• _Task instructions_: Locate the line that contains "while o is not". Print it and each following line through the end of the listing, verbatim, and nothing more.

• _Dataset content_:
.....

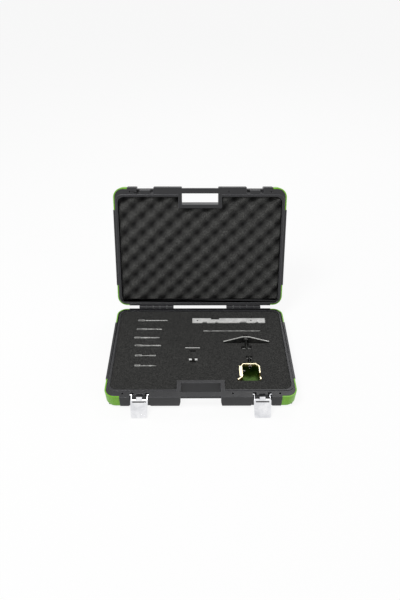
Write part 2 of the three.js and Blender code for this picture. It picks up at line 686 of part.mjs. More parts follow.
/** The chevron clamp: a strip on edge, a nut on its front and a screw through both. */
function chevronClamp() {
  const { x, span, flat, rise, height, sheet } = CHEVRON;
  const y = fromFront(CHEVRON.y);
  const top = FOAM_TOP + TOOL_PROUD;
  const z = FOAM_TOP - SCREW_DEPTH;
  const bend = (inset) => [
    [-span / 2, -rise - inset], [-flat / 2, -inset], [flat / 2, -inset], [span / 2, -rise - inset],
  ];
  const place = (points) => points.map(([dx, dy]) => [x + dx, y + dy]);
  const outline = place([...bend(0), ...bend(sheet).reverse()]);
  const strip = prism(outline, 'z', top - height, top).subtract(screwBore(x, z, CHEVRON_SCREW.radius));
  const nutBack = y - sheet - GAP;
  const screw = clampScrew('chevron', {
    x, z, size: CHEVRON_SCREW,
    tail: y + CHEVRON_SCREW.back, boss: y + CHEVRON_SCREW.back - CHEVRON_SCREW.length,
  });
  const g = POCKET_GAP;
  const hollow = place([
    [-span / 2 - g, -rise + g], [-flat / 2 - g, g], [flat / 2 + g, g], [span / 2 + g, -rise + g],
    [span / 2 + g, -rise - 2 * sheet], [-span / 2 - g, -rise - 2 * sheet],
  ]);
  return {
    meshes: [
      piece('chevron_plate', strip, 'darkSteel'),
      piece('chevron_nut', nut(x, nutBack - NUT.length, z, CHEVRON_SCREW.radius), 'steel'),
      ...screw.meshes,
    ],
    room: join([prism(hollow, 'z', top - height - g, FAR), screw.room]),
  };
}

/** The bracket: a bent channel on a floor, its clamp screw behind and a screw in its left wall. */
function channelBracket() {
  const { x, width, depth, height, sheet, chamfer, foot, flange } = BRACKET;
  const back = fromFront(BRACKET.y);
  const top = FOAM_TOP + TOOL_PROUD;
  const z = FOAM_TOP - SCREW_DEPTH;
  const half = width / 2;
  const trim = sheet * 0.4; // what an inner corner loses to the sheet's thickness
  const run = (inset, corner) => [
    [-half - foot + inset * 0.7, -depth - inset * 0.7], [-half + inset, -depth + foot - corner],
    [-half + inset, -chamfer + corner / 2], [-half + chamfer * 0.6 + corner / 2, -inset],
    [half - chamfer - corner / 2, -inset], [half - inset, -chamfer - corner / 2], [half - inset, -depth],
  ];
  const place = (points) => points.map(([dx, dy]) => [x + dx, back + dy]);
  const walls = prism(place([...run(0, 0), ...run(sheet, trim).reverse()]), 'z', top - height, top);
  const floor = prism(place(run(0, 0).slice(1)), 'z', top - height, top - height + sheet);
  const notchFloor = top - BRACKET_NOTCH.depth;
  const notch = block(x, FAR, back - BRACKET_NOTCH.to, back - BRACKET_NOTCH.from, notchFloor, FAR);
  const sideY = back - SIDE_SCREW.fromBack;
  const sideBore = bar([-FAR, sideY, z], [x, sideY, z], SIDE_SCREW.radius + GAP);
  const flangeBack = back - chamfer;
  const flangeFront = back - depth + foot;
  const turnedOut = block(x - half - flange, x - half + 1, flangeFront, flangeBack, top - sheet, top);
  const bores = [sideBore, screwBore(x, z, BRACKET_SCREW.radius)];
  const channel = cut(join([walls, floor, turnedOut]), [notch, ...bores]);
  const headEnd = x - half - GAP;
  const headStart = headEnd - SIDE_SCREW.headLength;
  const sideScrew = join([
    bar([headStart, sideY, z], [headEnd, sideY, z], SIDE_SCREW.headRadius),
    bar([headEnd - 1, sideY, z], [headStart + SIDE_SCREW.length, sideY, z], SIDE_SCREW.radius),
  ]);
  const screw = clampScrew('bracket', {
    x, z, size: BRACKET_SCREW,
    tail: back + BRACKET_SCREW.back - BRACKET_SCREW.length, boss: back + BRACKET_SCREW.back,
  });
  const g = POCKET_GAP;
  const sideRoom = SIDE_SCREW.headRadius + g;
  return {
    meshes: [
      piece('bracket', channel, 'yellowZinc'),
      piece('bracket_nut', nut(x, back - sheet - GAP - NUT.length, z, BRACKET_SCREW.radius), 'steel'),
      piece('bracket_side_screw', sideScrew, 'steel'),
      ...screw.meshes,
    ],
    room: join([
      prism(place([
        [-half - foot - g, -depth - sheet - g], [half + g, -depth - sheet - g], [half + g, g],
        [-half - g, g], [-half - g, -depth + foot + g], [-half - foot - g, -depth + g],
      ]), 'z', top - height - g, FAR),
      block(x - half - flange - g, x, flangeFront - g, flangeBack + g, top - sheet - g, FAR),
      block(headStart - g, x, sideY - sideRoom, sideY + sideRoom, z - sideRoom, FAR),
      screw.room,
    ]),
  };
}

/** A half-moon cut in the foam for a fingertip in front of a standing tool. */
function fingerCut(x, y) {
  const round = bar([x, y, FOAM_TOP - FINGER_CUT.depth], [x, y, FAR], FINGER_CUT.radius, 20);
  return round.intersect(block(-FAR, FAR, y - FINGER_CUT.reach, y, -FAR, FAR));
}

/** The setting plate, standing in a slit. */
function settingPlate() {
  const { x, width, height, sheet, proud } = PLATE;
  const y = fromFront(PLATE.y);
  const top = FOAM_TOP + proud;
  const g = POCKET_GAP;
  const plate = centredBlock(x, y, width, sheet, top - height, top);
  return {
    meshes: [piece('setting_plate', plate, 'steel')],
    room: join([
      centredBlock(x, y, width + 2 * g, sheet + 2 * g, top - height - g, FAR),
      fingerCut(x, y - FINGER_CUT.plateOffset),
    ]),
  };
}

/** The forked insert, standing with its prongs up. */
function forkedInsert() {
  const { x, width, height, sheet, slot, slotDepth, proud } = FORK;
  const y = fromFront(FORK.y);
  const top = FOAM_TOP + proud;
  const g = POCKET_GAP;
  const plain = centredBlock(x, y, width, sheet, top - height, top);
  const gapCut = block(x - slot / 2, x + slot / 2, -FAR, FAR, top - slotDepth, FAR);
  return {
    meshes: [piece('forked_insert', plain.subtract(gapCut), 'steel')],
    room: join([
      centredBlock(x, y, width + 2 * g, sheet + 2 * g, top - height - g, FAR),
      fingerCut(x, y - FINGER_CUT.forkOffset),
    ]),
  };
}

// ---------------------------------------------------------------- assembly

const tools = [
  ...TIMING_PINS.map((size, i) => turnedTool(`timing_pin_${i + 1}`, size, 'steel')),
  settingBar(),
  turnedTool('tensioner_rod', ROD, 'steel'),
  chevronClamp(),
  channelBracket(),
  settingPlate(),
  forkedInsert(),
];

/** One tray's corner caps. */
const cornerCaps = (tray, height, flipped) => CORNERS.map((corner) => {
  const mirrored = corner.name.replace(/left|right/, (word) => (word === 'left' ? 'right' : 'left'));
  const place = flipped ? mirrored : corner.name;
  return piece(`${tray}_cap_${place}`, cornerCap(height, corner), 'greenPlastic');
});

/** The base's tray with its foam, caps and hinge pins, rim up. */
function baseGroup() {
  const group = new THREE.Group();
  group.position.z = BASE_HEIGHT;
  const pins = [-1, 1].map((side) => {
    const reach = HINGE_WIDTH / 2 - 1;
    const x = side * HINGE_CENTRE;
    const pin = bar([x - reach, HINGE_Y, HINGE_Z], [x + reach, HINGE_Y, HINGE_Z], HINGE_PIN_RADIUS);
    return piece(`hinge_pin_${side < 0 ? 'left' : 'right'}`, pin, 'steel');
  });
  const shell = piece('base_shell', baseShell(), 'blackPlastic');
  group.add(shell, ...cornerCaps('base', BASE_HEIGHT, false), ...pins);
  return group;
}

/** The foam insert with room for every tool. */
function baseFoam() {
  const slab = cavity(BASE_HEIGHT, GAP, SKIN + GAP, -FOAM_BELOW_RIM).translate([0, 0, BASE_HEIGHT]);
  return piece('base_foam', cut(slab, tools.map((tool) => tool.room)), 'baseFoam');
}

/** The lid's tray, foam and caps: built rim up, turned rim down, then swung open. */
function lidGroup() {
  const swing = new THREE.Group();
  swing.position.set(0, HINGE_Y, BASE_HEIGHT + HINGE_Z);
  swing.rotation.x = -rad(LID_OPEN_ANGLE);
  const tray = new THREE.Group();
  tray.position.set(0, -HINGE_Y, RIM_GAP - HINGE_Z);
  tray.rotation.y = Math.PI;
  const foam = cavity(LID_HEIGHT, GAP, SKIN + GAP, -LID_FOAM_BELOW_RIM);
  tray.add(
    piece('lid_shell', lidShell(), 'blackPlastic'),
    piece('lid_foam', foam, 'lidFoam'),
    ...cornerCaps('lid', LID_HEIGHT, true),
  );
  swing.add(tray);
  return swing;
}

const toolCase = new THREE.Group();
toolCase.add(baseGroup(), baseFoam(), lidGroup(), latch(-1, 'left'), latch(1, 'right'));
for (const tool of tools) toolCase.add(...tool.meshes);

export default toolCase;
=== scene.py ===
# %% [markdown]
# # An open tool case with engine timing tools
# The measured model of the case comes in first as a fixed frame: every shell, cap, latch and tool is a
# CAD node that already has its real size and place. This lesson gives those nodes their finish, softens
# their edges and models what a CAD solid can't show, such as egg-crate foam and knurling. We keep the
# box of the whole model from the start, to see at the end that nothing has grown.

# %% Load the frame
import json
import math

import bmesh
import bpy
from mathutils import Matrix, Vector

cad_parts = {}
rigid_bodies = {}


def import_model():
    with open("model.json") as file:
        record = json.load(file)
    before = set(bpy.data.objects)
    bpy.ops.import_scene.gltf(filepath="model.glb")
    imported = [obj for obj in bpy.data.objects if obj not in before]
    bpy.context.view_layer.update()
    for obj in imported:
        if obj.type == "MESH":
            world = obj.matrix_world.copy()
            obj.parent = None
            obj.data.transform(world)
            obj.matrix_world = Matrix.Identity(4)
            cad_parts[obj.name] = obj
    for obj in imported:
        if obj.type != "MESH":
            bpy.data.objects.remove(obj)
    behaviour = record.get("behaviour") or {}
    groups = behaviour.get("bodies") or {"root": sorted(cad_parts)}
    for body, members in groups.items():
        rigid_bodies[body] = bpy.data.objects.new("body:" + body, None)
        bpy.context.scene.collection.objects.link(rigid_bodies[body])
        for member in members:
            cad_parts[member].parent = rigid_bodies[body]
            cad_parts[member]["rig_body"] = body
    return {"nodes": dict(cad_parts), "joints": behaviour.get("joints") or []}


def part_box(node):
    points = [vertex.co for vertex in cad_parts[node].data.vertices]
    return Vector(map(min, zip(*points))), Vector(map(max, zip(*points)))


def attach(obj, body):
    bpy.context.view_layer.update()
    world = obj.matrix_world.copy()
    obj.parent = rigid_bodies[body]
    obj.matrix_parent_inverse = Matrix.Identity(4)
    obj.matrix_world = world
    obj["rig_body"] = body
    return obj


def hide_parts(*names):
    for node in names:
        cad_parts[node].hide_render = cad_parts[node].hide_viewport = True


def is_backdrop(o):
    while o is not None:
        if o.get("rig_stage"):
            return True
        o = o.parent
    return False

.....

• _The output_:
    while o is not None:
        if o.get("rig_stage"):
            return True
        o = o.parent
    return False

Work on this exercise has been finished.